Beginning with the first line of the data below, reproduce every line unchanged, ending with the line that holds "bpy.data.objects.remove(blank)".

═══ Data

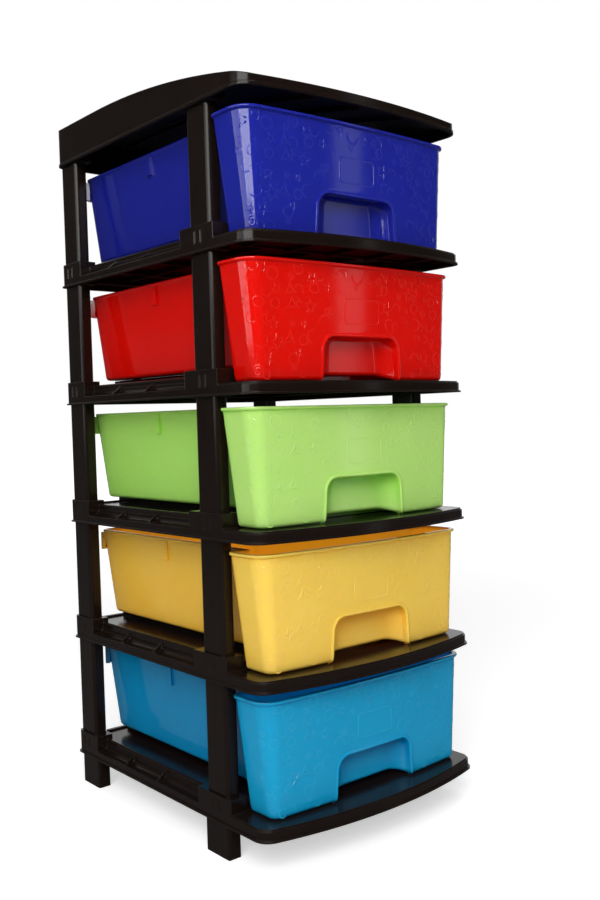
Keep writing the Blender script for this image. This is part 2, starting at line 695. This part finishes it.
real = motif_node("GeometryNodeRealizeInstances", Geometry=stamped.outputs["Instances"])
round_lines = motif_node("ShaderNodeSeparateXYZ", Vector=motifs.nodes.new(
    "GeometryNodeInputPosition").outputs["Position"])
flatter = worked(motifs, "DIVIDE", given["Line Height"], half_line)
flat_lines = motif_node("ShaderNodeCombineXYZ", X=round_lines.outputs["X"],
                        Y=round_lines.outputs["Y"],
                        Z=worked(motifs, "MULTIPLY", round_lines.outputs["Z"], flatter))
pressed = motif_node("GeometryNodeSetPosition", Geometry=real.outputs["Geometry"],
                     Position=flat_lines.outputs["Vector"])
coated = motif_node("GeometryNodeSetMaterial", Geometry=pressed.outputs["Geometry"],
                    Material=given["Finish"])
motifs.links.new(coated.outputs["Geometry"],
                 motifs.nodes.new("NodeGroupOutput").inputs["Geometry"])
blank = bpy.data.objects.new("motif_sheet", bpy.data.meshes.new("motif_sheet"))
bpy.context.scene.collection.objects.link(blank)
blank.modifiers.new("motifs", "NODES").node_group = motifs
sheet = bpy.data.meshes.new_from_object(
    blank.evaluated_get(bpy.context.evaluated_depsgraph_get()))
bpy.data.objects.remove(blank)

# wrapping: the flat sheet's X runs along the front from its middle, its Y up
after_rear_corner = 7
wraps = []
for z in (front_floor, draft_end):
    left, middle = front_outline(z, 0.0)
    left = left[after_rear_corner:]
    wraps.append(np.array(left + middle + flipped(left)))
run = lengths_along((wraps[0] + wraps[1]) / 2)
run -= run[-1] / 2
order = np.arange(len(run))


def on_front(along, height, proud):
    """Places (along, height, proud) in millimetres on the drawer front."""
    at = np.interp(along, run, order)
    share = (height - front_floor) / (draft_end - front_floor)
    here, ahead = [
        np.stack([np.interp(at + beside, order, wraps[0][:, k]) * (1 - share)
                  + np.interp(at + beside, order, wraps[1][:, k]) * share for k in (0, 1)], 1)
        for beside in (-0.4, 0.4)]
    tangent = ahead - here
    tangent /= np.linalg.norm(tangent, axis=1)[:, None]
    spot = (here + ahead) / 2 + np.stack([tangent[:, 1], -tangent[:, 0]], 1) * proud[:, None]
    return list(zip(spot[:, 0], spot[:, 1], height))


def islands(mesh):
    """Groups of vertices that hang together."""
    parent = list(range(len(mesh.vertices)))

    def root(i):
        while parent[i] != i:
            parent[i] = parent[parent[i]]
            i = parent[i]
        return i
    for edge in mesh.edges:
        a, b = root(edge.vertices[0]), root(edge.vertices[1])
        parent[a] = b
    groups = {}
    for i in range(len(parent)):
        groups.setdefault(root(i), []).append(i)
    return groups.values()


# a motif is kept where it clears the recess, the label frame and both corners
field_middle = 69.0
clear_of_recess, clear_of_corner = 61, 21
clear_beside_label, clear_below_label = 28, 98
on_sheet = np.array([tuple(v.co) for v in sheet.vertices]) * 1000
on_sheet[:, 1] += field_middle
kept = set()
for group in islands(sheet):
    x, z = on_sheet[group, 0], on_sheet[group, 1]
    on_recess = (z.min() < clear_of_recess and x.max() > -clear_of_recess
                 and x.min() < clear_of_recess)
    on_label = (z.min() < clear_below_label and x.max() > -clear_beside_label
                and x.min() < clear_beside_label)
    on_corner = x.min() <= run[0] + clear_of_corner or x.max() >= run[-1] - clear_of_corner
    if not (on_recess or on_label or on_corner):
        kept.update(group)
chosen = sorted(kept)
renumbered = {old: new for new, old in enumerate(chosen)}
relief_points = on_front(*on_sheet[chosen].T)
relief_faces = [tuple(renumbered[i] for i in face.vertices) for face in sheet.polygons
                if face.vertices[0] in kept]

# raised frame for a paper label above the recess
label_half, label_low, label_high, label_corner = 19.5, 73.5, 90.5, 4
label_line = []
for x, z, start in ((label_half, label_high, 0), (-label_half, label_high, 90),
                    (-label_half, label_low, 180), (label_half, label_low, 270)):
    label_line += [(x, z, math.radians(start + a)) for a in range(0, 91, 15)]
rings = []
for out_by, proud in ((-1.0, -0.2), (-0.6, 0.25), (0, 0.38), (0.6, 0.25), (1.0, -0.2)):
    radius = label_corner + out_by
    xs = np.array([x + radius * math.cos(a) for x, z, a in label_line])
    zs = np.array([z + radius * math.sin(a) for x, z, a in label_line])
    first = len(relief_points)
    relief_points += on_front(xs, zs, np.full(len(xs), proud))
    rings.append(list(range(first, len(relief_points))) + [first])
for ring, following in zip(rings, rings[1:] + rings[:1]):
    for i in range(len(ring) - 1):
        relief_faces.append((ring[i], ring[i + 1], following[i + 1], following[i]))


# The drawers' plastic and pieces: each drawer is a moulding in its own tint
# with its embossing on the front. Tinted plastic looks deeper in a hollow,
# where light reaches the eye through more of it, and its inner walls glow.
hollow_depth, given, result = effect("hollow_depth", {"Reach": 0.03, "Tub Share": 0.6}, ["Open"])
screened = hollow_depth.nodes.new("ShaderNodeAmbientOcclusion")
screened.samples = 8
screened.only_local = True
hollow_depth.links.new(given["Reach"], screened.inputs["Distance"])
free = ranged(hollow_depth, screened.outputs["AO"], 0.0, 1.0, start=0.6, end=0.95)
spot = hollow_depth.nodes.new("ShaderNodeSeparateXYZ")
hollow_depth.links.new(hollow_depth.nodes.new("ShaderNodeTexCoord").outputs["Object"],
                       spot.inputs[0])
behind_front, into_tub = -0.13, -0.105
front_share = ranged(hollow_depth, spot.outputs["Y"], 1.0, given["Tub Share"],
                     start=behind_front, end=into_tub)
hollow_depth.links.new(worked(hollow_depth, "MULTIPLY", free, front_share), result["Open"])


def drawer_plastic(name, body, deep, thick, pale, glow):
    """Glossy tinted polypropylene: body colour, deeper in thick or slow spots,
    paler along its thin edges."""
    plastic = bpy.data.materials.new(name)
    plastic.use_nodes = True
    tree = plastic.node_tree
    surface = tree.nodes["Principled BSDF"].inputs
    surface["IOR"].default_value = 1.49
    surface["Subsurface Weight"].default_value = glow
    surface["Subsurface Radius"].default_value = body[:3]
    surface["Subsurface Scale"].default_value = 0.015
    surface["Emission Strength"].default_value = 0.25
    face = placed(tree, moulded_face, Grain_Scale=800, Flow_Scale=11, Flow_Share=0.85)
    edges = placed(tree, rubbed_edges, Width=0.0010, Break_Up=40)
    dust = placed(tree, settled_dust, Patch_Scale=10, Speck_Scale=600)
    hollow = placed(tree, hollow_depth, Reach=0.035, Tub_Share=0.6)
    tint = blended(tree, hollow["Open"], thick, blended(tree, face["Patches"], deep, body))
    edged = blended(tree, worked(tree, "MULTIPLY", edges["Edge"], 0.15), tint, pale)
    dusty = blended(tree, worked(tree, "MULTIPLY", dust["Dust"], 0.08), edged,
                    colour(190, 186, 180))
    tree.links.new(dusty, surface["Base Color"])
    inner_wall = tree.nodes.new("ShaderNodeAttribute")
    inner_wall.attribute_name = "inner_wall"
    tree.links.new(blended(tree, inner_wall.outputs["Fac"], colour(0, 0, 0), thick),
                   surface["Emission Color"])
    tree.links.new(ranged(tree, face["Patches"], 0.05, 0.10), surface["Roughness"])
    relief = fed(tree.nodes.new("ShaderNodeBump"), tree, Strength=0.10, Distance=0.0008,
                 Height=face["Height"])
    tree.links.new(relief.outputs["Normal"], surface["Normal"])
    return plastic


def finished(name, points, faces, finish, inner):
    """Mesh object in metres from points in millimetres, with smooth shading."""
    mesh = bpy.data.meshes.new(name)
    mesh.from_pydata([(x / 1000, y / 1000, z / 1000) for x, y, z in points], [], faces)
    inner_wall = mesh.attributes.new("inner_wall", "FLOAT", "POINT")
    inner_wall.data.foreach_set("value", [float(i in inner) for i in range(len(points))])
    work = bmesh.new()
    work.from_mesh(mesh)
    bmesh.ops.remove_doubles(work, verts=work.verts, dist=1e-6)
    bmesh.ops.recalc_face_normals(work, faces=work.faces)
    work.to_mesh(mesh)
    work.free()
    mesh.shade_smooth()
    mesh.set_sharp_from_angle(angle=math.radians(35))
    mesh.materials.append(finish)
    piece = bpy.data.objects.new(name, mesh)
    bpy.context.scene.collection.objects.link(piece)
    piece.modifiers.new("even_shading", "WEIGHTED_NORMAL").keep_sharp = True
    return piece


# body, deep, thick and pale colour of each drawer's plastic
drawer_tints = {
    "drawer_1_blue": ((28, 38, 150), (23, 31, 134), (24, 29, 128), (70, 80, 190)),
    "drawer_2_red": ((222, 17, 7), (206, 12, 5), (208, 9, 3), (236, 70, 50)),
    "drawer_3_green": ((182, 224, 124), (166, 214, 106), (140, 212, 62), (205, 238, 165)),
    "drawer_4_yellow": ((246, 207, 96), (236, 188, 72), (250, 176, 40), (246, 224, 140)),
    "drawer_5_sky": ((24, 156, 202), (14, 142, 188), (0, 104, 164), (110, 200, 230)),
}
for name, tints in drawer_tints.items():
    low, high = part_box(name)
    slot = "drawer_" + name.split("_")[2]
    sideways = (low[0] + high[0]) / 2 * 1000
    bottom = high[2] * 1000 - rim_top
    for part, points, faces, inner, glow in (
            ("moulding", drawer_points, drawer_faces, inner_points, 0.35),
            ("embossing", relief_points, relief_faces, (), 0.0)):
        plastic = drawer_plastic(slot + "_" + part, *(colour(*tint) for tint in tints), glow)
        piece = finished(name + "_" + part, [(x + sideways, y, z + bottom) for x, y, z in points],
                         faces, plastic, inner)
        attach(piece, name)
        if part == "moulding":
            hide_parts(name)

══════

Task result →
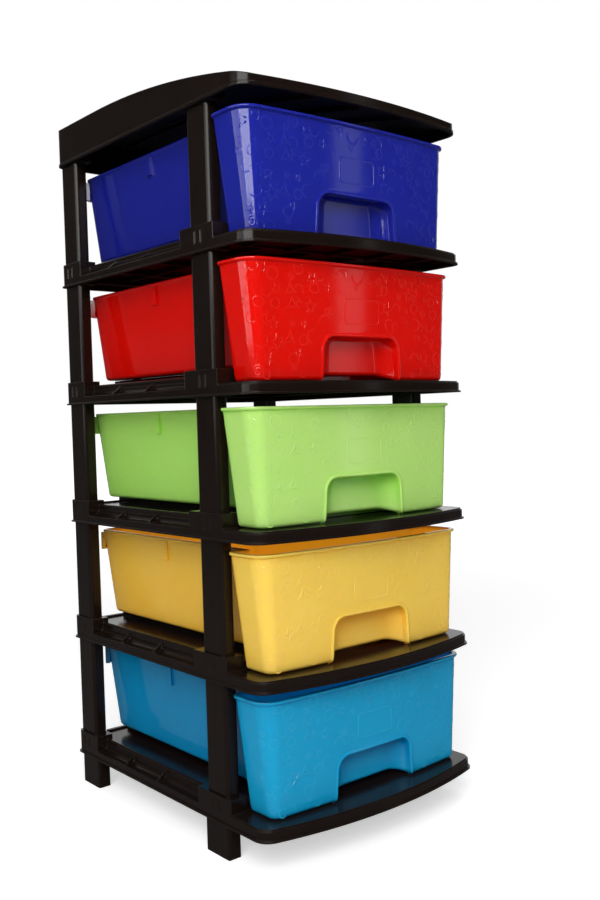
Keep writing the Blender script for this image. This is part 2, starting at line 695. This part finishes it.
real = motif_node("GeometryNodeRealizeInstances", Geometry=stamped.outputs["Instances"])
round_lines = motif_node("ShaderNodeSeparateXYZ", Vector=motifs.nodes.new(
    "GeometryNodeInputPosition").outputs["Position"])
flatter = worked(motifs, "DIVIDE", given["Line Height"], half_line)
flat_lines = motif_node("ShaderNodeCombineXYZ", X=round_lines.outputs["X"],
                        Y=round_lines.outputs["Y"],
                        Z=worked(motifs, "MULTIPLY", round_lines.outputs["Z"], flatter))
pressed = motif_node("GeometryNodeSetPosition", Geometry=real.outputs["Geometry"],
                     Position=flat_lines.outputs["Vector"])
coated = motif_node("GeometryNodeSetMaterial", Geometry=pressed.outputs["Geometry"],
                    Material=given["Finish"])
motifs.links.new(coated.outputs["Geometry"],
                 motifs.nodes.new("NodeGroupOutput").inputs["Geometry"])
blank = bpy.data.objects.new("motif_sheet", bpy.data.meshes.new("motif_sheet"))
bpy.context.scene.collection.objects.link(blank)
blank.modifiers.new("motifs", "NODES").node_group = motifs
sheet = bpy.data.meshes.new_from_object(
    blank.evaluated_get(bpy.context.evaluated_depsgraph_get()))
bpy.data.objects.remove(blank)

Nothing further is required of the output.